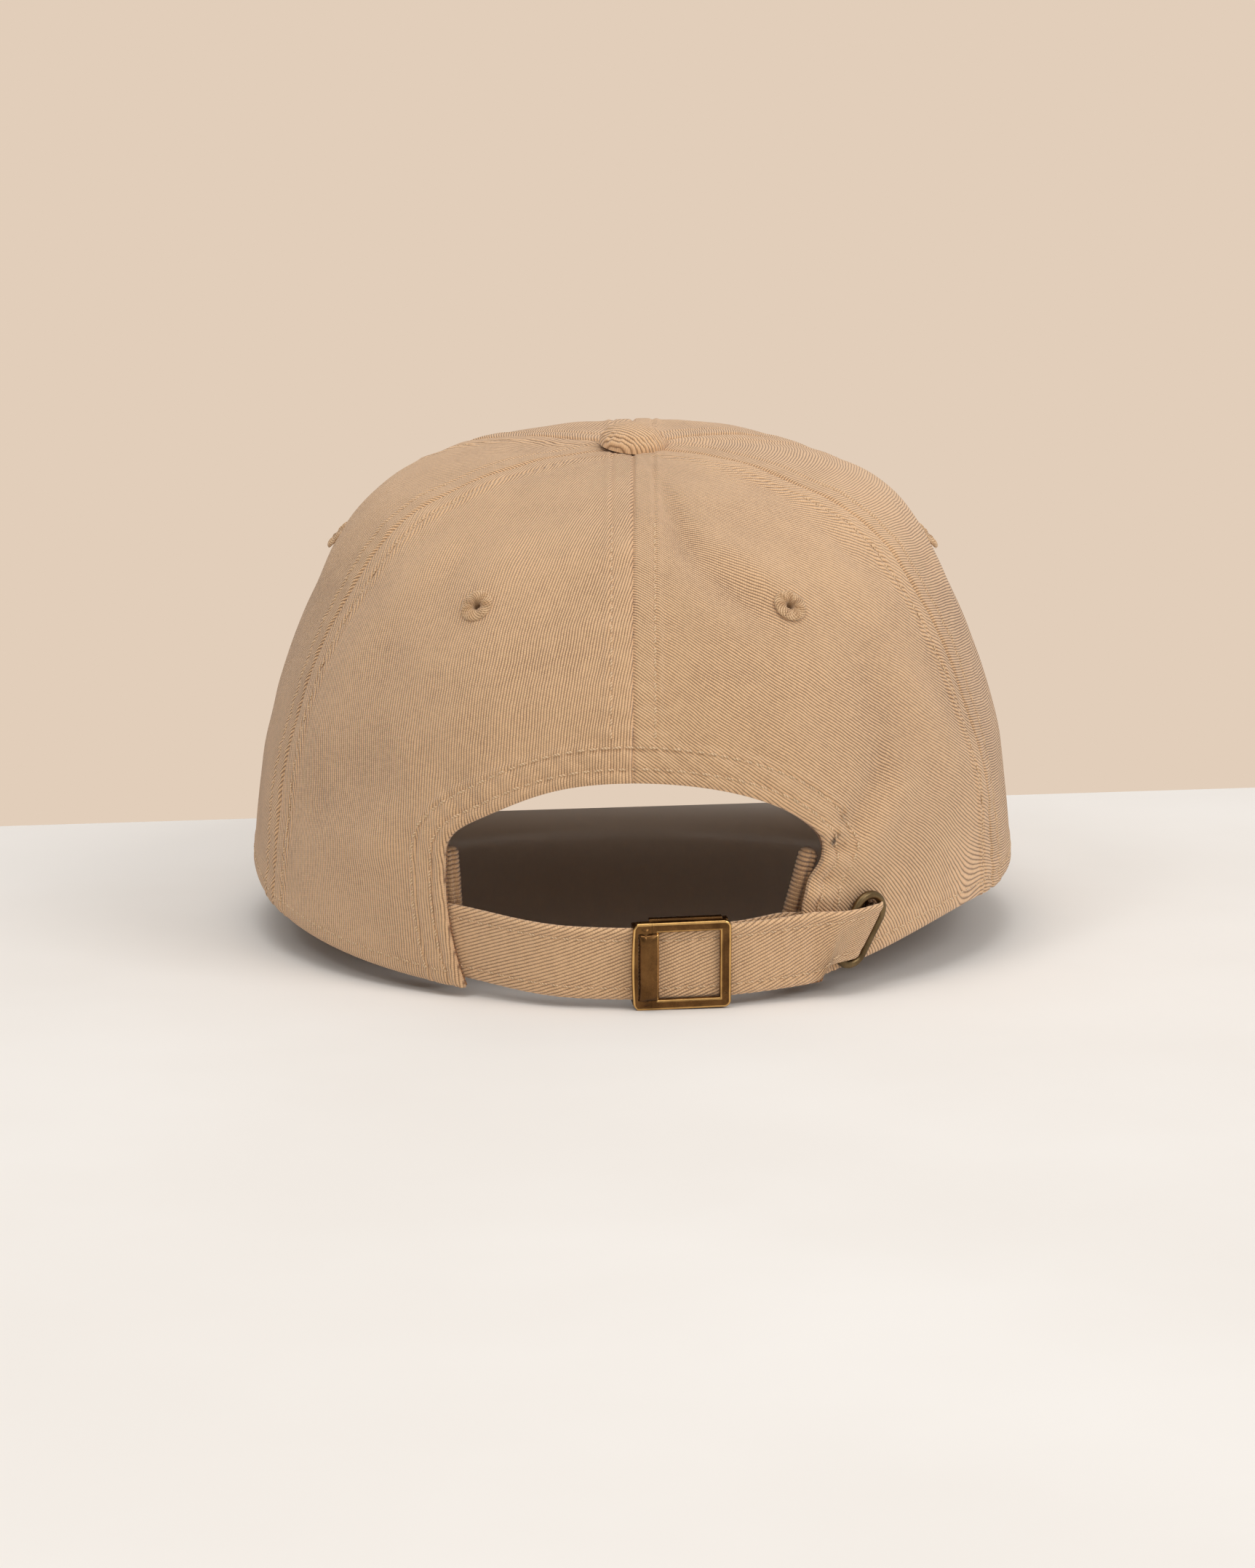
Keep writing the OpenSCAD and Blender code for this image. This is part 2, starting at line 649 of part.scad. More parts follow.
// Short strap round the buckle's rear bar, which runs in under the right panel
loop_r = 74.5;
loop_end = 32;
module buckle_loop() {
    eye_r = 1.7;
    loop_half = strap_w / 2 - 0.5;
    loop_t = 1.0;
    bar_radius = strap_r - bar_y;
    bar_angle = buckle_at + atan(bar_x / bar_radius);
    settled_at = 27;
    steps = 6;
    angles = concat([for (k = [0:steps]) mix(bar_angle, settled_at, k / steps)],
        [for (k = [1:steps]) mix(settled_at, loop_end, k / steps)]);
    start_r = bar_radius / cos(bar_angle - buckle_at) - eye_r + loop_t / 2 + 0.25;
    radii = [for (a = angles) mix(start_r, loop_r, smooth((a - bar_angle) / (settled_at - bar_angle)))];
    color(dark_cloth) seated() difference() {
        union() {
            wavy_band(angles, radii, loop_t, strap_mid - loop_half, 2 * loop_half);
            in_buckle() translate([bar_x, bar_y, 0])
                cylinder(h = 2 * loop_half, r = eye_r, center = true, $fn = 32);
        }
        in_buckle() translate([bar_x, bar_y, 0])
            cylinder(h = 3 * loop_half, r = loop_bar_r + 0.05, center = true, $fn = 32);
    }
}

front_panel_left();
front_panel_right();
side_panel_left();
side_panel_right();
back_panel_left();
back_panel_right();
seam_tape_front();
seam_tape_front_left();
seam_tape_front_right();
seam_tape_back();
seam_tape_back_left();
seam_tape_back_right();
arch_facing();
sweatband();
sweatband_roll_left();
sweatband_roll_right();
button_cover();
button_shell();
button_rivet();
eyelet_front_left();
eyelet_front_right();
eyelet_side_left();
eyelet_side_right();
eyelet_back_left();
eyelet_back_right();
brim_top_fabric();
brim_board();
brim_under_fabric();
strap();
grommet_front();
grommet_back();
buckle_loop();
buckle_base();
buckle_pin();
buckle_lever();
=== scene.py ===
"""Visual model of a six-panel twill baseball cap, seen from its rear opening.

Sizes of the crown and strap are in millimetres in the crown's own frame (rim in the XY plane,
rear opening at -Y), and seat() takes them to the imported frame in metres.
"""

import math

import bmesh
import bpy
import numpy as np
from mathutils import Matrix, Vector, kdtree, noise


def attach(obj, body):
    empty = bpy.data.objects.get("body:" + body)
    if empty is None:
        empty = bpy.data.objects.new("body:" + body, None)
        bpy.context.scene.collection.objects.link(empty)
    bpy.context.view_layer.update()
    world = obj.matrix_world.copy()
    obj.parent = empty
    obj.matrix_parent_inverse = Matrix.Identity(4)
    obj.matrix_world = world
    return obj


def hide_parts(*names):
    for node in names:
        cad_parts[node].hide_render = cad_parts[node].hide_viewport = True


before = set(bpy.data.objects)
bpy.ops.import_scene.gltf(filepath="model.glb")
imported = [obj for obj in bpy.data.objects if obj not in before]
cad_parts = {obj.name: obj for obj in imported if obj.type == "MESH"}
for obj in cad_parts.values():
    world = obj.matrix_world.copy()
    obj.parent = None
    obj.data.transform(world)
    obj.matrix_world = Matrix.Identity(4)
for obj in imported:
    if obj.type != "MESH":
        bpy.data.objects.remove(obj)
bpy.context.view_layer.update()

MM = 0.001

# ---- Sizes shared with the part ----
CROWN_A, CROWN_B, CROWN_C = 88.0, 100.0, 97.0
CROWN_N = 3.0
CROWN_LEAN = 0.13
CROWN_SLOUCH = 7.0
TIP_DEG = 8.5
SEAT_LIFT = 0.85
RING_BETA = 88.0
BACK_SEAM, FRONT_SEAM = 66.0, 123.0
ARCH_HALF, ARCH_SIDE_H, ARCH_RISE, FACING_W = 27.6, 29.5, 17.3, 5.0
CLOTH_T = 1.2
STRAP_R, STRAP_T, STRAP_W, STRAP_MID = 79.0, 1.2, 15.8, 9.3
STRAP_AXIS_Y = CROWN_A**2 / CROWN_B - CROWN_B
SLOT_AT, SLOT_TILT, SLOT_W, SLOT_LEN = 37.6, 34.0, 6.0, 14.6
TAIL_RISE = 1.6
BUCKLE_AT = 7.2
SLOT_R = 78.9
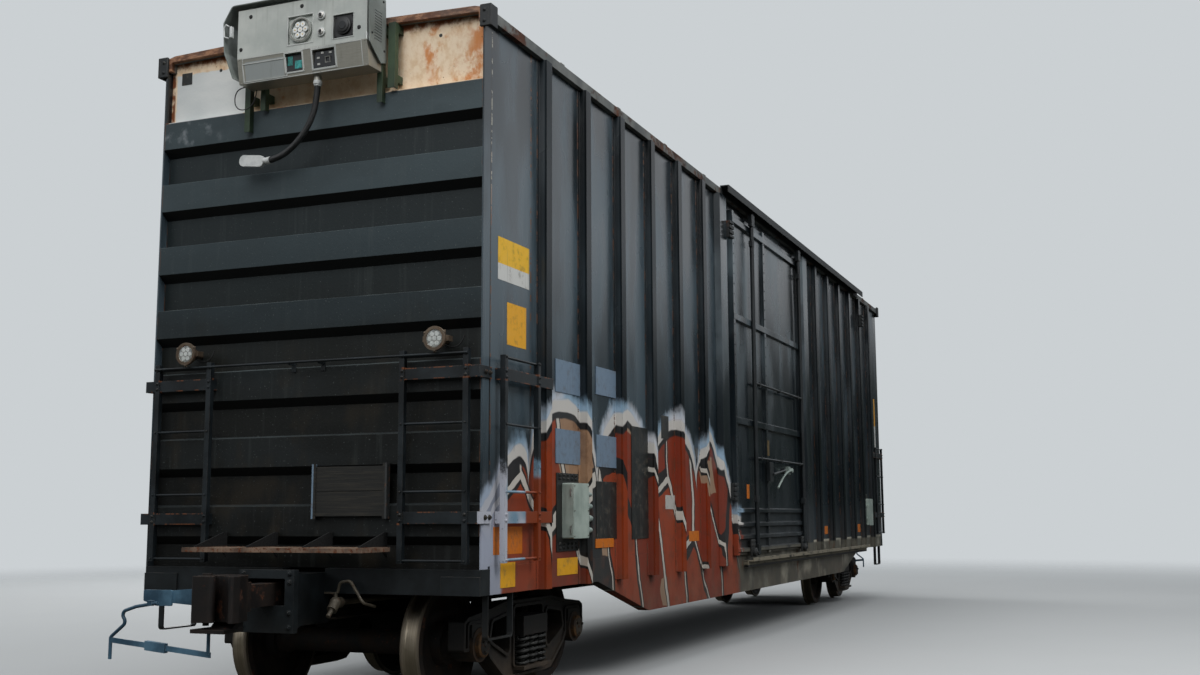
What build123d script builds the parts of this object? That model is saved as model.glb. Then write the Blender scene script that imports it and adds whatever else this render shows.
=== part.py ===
# Railroad boxcar with plug doors on two swivelling trucks.
# X runs along the car, Y across it and Z up. The end with the sensor unit is at -X.
# The origin is midway between the trucks and z is 0 at the flange tips. Sizes are in millimetres.
# Names that end in _level are heights above the rail heads.
import os
from math import cos, pi, radians, sin, tan

from build123d import *

os.makedirs("parts", exist_ok=True)

# Wheels and axles
wheel_radius = 457.0
flange_height = 25.0
flange_thickness = 34.0
wheel_back = 676.0
rim_width = 145.0
rim_depth = 64.0
hub_radius = 150.0
hub_reach = 18.0
plate_thickness = 26.0
axle_radius = 92.0
wheel_seat_radius = 112.0
journal_centre = 1003.5
cup_radius = 126.0
cup_length = 176.0
cap_radius = 92.0
cap_reach = 40.0

# Trucks
wheelbase = 1778.0
truck_from_end = 1600.0
frame_half = 68.0
frame_rim = 24.0
frame_relief = 20.0
frame_crown_level = 748.0
frame_belly_level = 150.0
jaw_half = 138.0
jaw_leg = 85.0
jaw_foot_level = 420.0
jaw_roof_level = 612.0
column_inner = 262.0
column_width = 88.0
window_roof_level = 690.0
spring_seat_level = 235.0
spring_top_level = 470.0
spring_shelf = 28.0
coil_radius = 68.0
coil_wire = 30.0
coil_turns = 6
coil_rows = (-160.0, 0.0, 160.0)
coil_columns = (-75.0, 75.0)
bolster_top_level = 615.0
bolster_half = 225.0
bolster_reach = 1133.0
bowl_rim = 45.0
centre_plate_radius = 203.0
centre_plate_level = 640.0
side_bearing_y = 635.0
side_bearing_height = 50.0
side_bearing_gap = 6.0
shoe_gap = 8.0
shoe_side_gap = 16.0
shoe_thickness = 44.0
shoe_width = 86.0
shoe_half_angle = 21.0
beam_offset = 110.0
beam_depth = 70.0
beam_half = 30.0
strut_reach = 38.0

# Body shell
body_length = 15480.0
body_width = 2914.0
wall_thickness = 50.0
sheet_low_level = 860.0
eave_level = 5100.0
ridge_level = 5182.0
roof_thickness = 30.0
roof_lip = 45.0
eave_slope = 130.0
wall_top_drop = 80.0
floor_level = 1105.0
floor_thickness = 45.0
corner_leg = 12.0
seat_gap = 0.3

# Underframe
sill_depth = 330.0
sill_width = 330.0
sill_web = 12.0
sill_flange = 75.0
stringer_depth = 60.0
stringer_flange = 50.0
stringer_web = 10.0
stringer_places = (-1150.0, -760.0, -380.0, 380.0, 760.0, 1150.0)
beam_places = (-4300.0, -3000.0, -1550.0, 0.0, 1550.0, 3000.0, 4300.0)
beam_web = 10.0
beam_flange = 55.0
body_bolster_half = 110.0
striker_wall = 18.0
striker_reach = 420.0
striker_lip = 50.0
striker_overlap = 60.0
striker_room = 26.0
carrier_depth = 40.0
end_sill_depth = 140.0
end_sill_web = 12.0
end_sill_top_level = 1040.0
corner_plate = (310.0, 130.0)
pad_width = 150.0
pad_level = 852.0
side_sill_web = 12.0
side_sill_flange = 90.0
fish_level = 540.0
fish_start = 5600.0
fish_flat = 4365.0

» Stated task
Nothing beyond the lines starting at the line containing "front_panel_left();" and ending at the line containing "bpy.data.objects.remove(obj)" is to be reproduced; reproduce those lines exactly, both ends included.

» Final result
front_panel_left();
front_panel_right();
side_panel_left();
side_panel_right();
back_panel_left();
back_panel_right();
seam_tape_front();
seam_tape_front_left();
seam_tape_front_right();
seam_tape_back();
seam_tape_back_left();
seam_tape_back_right();
arch_facing();
sweatband();
sweatband_roll_left();
sweatband_roll_right();
button_cover();
button_shell();
button_rivet();
eyelet_front_left();
eyelet_front_right();
eyelet_side_left();
eyelet_side_right();
eyelet_back_left();
eyelet_back_right();
brim_top_fabric();
brim_board();
brim_under_fabric();
strap();
grommet_front();
grommet_back();
buckle_loop();
buckle_base();
buckle_pin();
buckle_lever();
=== scene.py ===
"""Visual model of a six-panel twill baseball cap, seen from its rear opening.

Sizes of the crown and strap are in millimetres in the crown's own frame (rim in the XY plane,
rear opening at -Y), and seat() takes them to the imported frame in metres.
"""

import math

import bmesh
import bpy
import numpy as np
from mathutils import Matrix, Vector, kdtree, noise


def attach(obj, body):
    empty = bpy.data.objects.get("body:" + body)
    if empty is None:
        empty = bpy.data.objects.new("body:" + body, None)
        bpy.context.scene.collection.objects.link(empty)
    bpy.context.view_layer.update()
    world = obj.matrix_world.copy()
    obj.parent = empty
    obj.matrix_parent_inverse = Matrix.Identity(4)
    obj.matrix_world = world
    return obj


def hide_parts(*names):
    for node in names:
        cad_parts[node].hide_render = cad_parts[node].hide_viewport = True


before = set(bpy.data.objects)
bpy.ops.import_scene.gltf(filepath="model.glb")
imported = [obj for obj in bpy.data.objects if obj not in before]
cad_parts = {obj.name: obj for obj in imported if obj.type == "MESH"}
for obj in cad_parts.values():
    world = obj.matrix_world.copy()
    obj.parent = None
    obj.data.transform(world)
    obj.matrix_world = Matrix.Identity(4)
for obj in imported:
    if obj.type != "MESH":
        bpy.data.objects.remove(obj)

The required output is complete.